SITCOMs (Single Income, Two Children, Oppressive Mortgage)
What yuppies turn into when they have children and one of them stops working
to stay home with the kids.

SQUIRT THE BIRD
To transmit a signal to a satellite.

STARTER MARRIAGE
A short-lived first marriage that ends in divorce with no kids, no
property and no regrets.

STRESS PUPPY
A person who seems to thrive on being stressed out and whiny.

SWIPED OUT
An ATM or credit card that has been rendered useless because the magnetic
strip is worn away from extensive use.

TOURISTS
People who take training classes just to get a vacation from their jobs.
"We had three serious students in the class; the rest were just tourists.

TREEWARE
Hacker slang for documentation or other printed material.

XEROX SUBSIDY
Euphemism for swiping free photocopies from one's workplace.

GOING POSTAL
Euphemism for being totally stressed out,for losing it.
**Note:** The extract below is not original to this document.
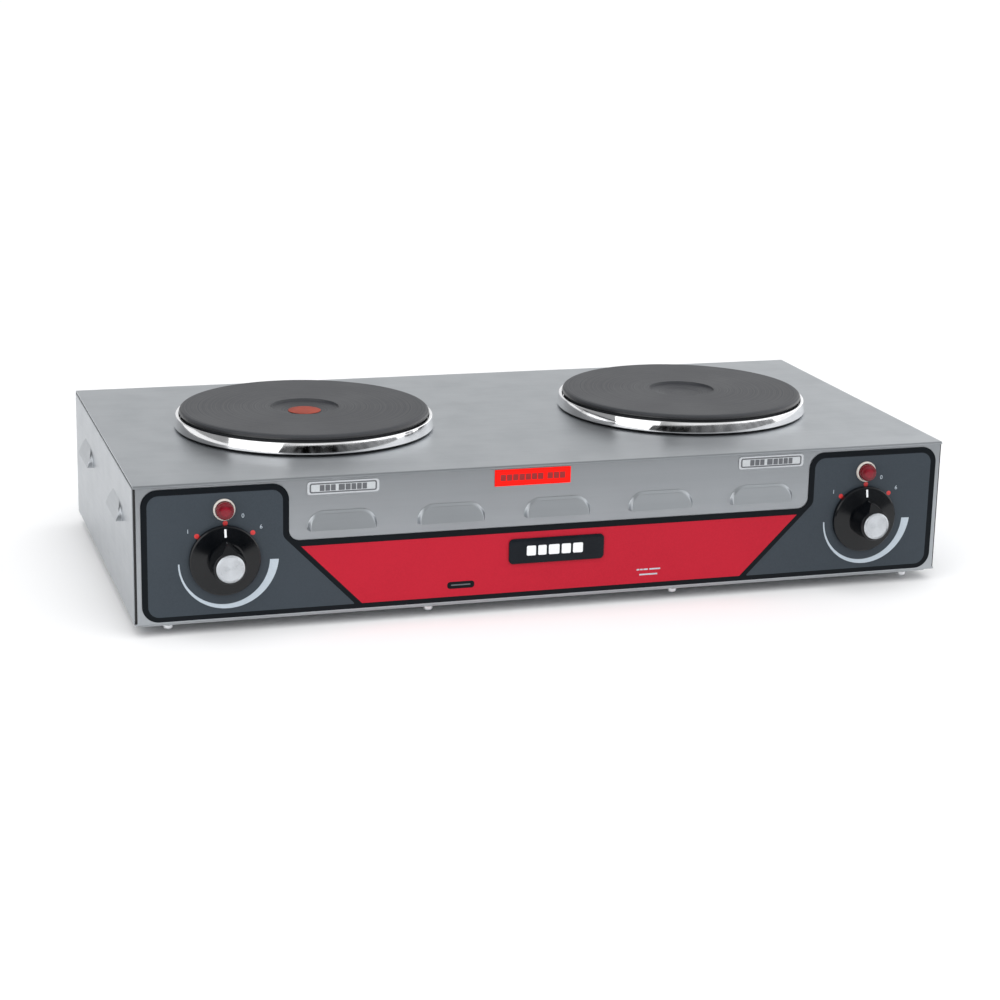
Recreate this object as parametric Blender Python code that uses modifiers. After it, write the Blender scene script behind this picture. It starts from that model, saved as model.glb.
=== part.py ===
"""Two-burner electric hot plate: folded stainless cabinet, two solid cast-iron plates,
two rotary heat switches with knobs, two pilot lamps and the parts that hold them.

Metres, +Z up. The cabinet's front faces -Y. The origin is on the floor, at the middle
of the overall footprint.
"""
from math import acos, cos, pi, radians, sin, tan

import bmesh
import bpy
from mathutils import Matrix, Vector
from mathutils.geometry import interpolate_bezier

MM = 0.001
GAP = 0.3 * MM                 # clearance between pieces that touch

# Cabinet
BODY_W = 616 * MM
BODY_D = 306 * MM
BODY_H = 101 * MM
LIFT = 9 * MM                  # floor to the cabinet's bottom edge
SHEET = 1.0 * MM
BEND = 2.0 * MM                # outer radius of the folds
LEDGE = 0.6 * MM               # how far the wrap stops short of each side's outer face
RETURN = 12 * MM               # inward flange along the bottom edges
SIDE_FLANGE = 14 * MM

# What stands out in front and behind, which places the origin
KNOB_REACH = 24.5 * MM
GLAND_REACH = 12.5 * MM
MID_Y = (KNOB_REACH - GLAND_REACH) / 2
FRONT_Y = MID_Y - BODY_D / 2
BACK_Y = MID_Y + BODY_D / 2
TOP_Z = LIFT + BODY_H

# Louvres
LOUVRE_W = 51 * MM
LOUVRE_H = 14 * MM
LOUVRE_OUT = 4.5 * MM
LOUVRE_FOOT = 62.6 * MM        # height of the slot above the cabinet's bottom edge
FRONT_LOUVRES = [80 * MM * i for i in range(-2, 3)]
SIDE_LOUVRES = [-76.5 * MM, 76.5 * MM]

# Plates
PLATE_X = 153.5 * MM
HOLE_R = 88.3 * MM             # in the cabinet's top, round the plate's neck
STEPS = 36

# Controls
KNOB_X = 244.4 * MM
KNOB_Z = 45.1 * MM             # above the cabinet's bottom edge
GRIP_R = 12.6 * MM
POINTER_R = 16 * MM
PILOT_Z = 81.5 * MM
OVERLAY_T = 0.3 * MM
FACE = GAP + OVERLAY_T         # front of the overlay, out from the sheet

# Underside
FOOT_XY = [(sx * 262 * MM, MID_Y + sy * 112 * MM) for sx in (-1, 1) for sy in (-1, 1)]
FRONT_SCREWS = [94.5 * MM * i for i in (-3, -1, 1, 3)]
REAR_SCREWS = [-190 * MM, 190 * MM]
SCREW_IN = 7 * MM              # from the front or back face
GLAND_X = 228 * MM
GLAND_Z = 34 * MM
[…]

Makes reference
to the unfortunate track record of postal employees who have snapped and
gone on shooting rampages.

ALPHA GEEK
The most knowledgeable, technically proficient person in an office or
workgroup.

ASSMOSIS
The process by which some people seem to absorb success and advancement
by kissing up to the boss rather than working hard.

CHIPS & SALSA
Chips = hardware, Salsa = software. "Well, first we gotta figure out if
the problem's in your chips or your salsa.

FLIGHT RISK
Used to describe employees who are suspected of planning to leave a
company or department soon.

GOOD JOB
A "Get-Out-Of-Debt" Job. A well-paying job people take in order to pay
off their debts, one that they will quit as soon as they are solvent again.

IRRITAINMENT
Entertainment and media spectacles that are annoying but you find
your-self unable to stop watching them. The O.J. trials were a prime
example. Bill Clinton's shameful video Grand Jury testimony is another.

PERCUSSIVE MAINTENANCE
The fine art of whacking the heck out of an electronic device to get it
to work again.

UNINSTALLED
Euphemism for being fired. Heard on the voice-mail of a Vice-President at a
downsizing computer firm: "You have reached the number of an Uninstalled
Vice President. Please dial our main number and ask the operator for
assistance. *(Syn: decruitment.)

VULCAN NERVE PINCH
The taxing hand position required to reach all the appropriate keys for
certain commands. For instance, the arm re-boot for a Mac II computer
involves simultaneously pressing the Control key, the Command Key, the
Return Key, and the Power On key.

YUPPIE FOOD STAMPS
The ubiquitous $20 bills spewed out of ATMs everywhere. Often used when
trying to split the bill after a meal, "We each owe $8, but all anybody's
got are yuppie food stamps."

SALMON DAY
The experience of spending an entire day swimming upstream only to get
screwed and die in the end.

CLM - Career Limiting Move
Used among microserfs to describe ill-advised activity. Trashing your
boss while he or she is within earshot is a serious CLM.

ADMINISPHERE
The rarefied organisational layers beginning just above the rank and
file. Decisions that fall from the adminisphere are often profoundly
inappropriate or irrelevant to the problems they were designed to solve.

DILBERTED
To be exploited and oppressed by your boss. Derived from the experiences of
Dilbert, the geek-in-hell comic strip character. "I've been dilberted again.
The old man revised the specs for the fourth time this week."

404
Someone who's clueless. From the World Wide Web error message "404 Not
Found," meaning that the requested document could not be located. "Don't
bother asking him . . . he's 404, man."

GENERICA
Features of the American landscape that are exactly the same no matter
where one is, such as fast food joints, strip malls, subdivisions. Used as
in "We were so lost in generica that I forgot what city we were in."

OHNOSECOND
That minuscule fraction of time in which you realise that you've just
made a BIG mistake.

UMFRIEND
A sexual relation of dubious standing or a concealed intimate
relationship, as in "This is Dylan, my ... um ... friend.

..post yours..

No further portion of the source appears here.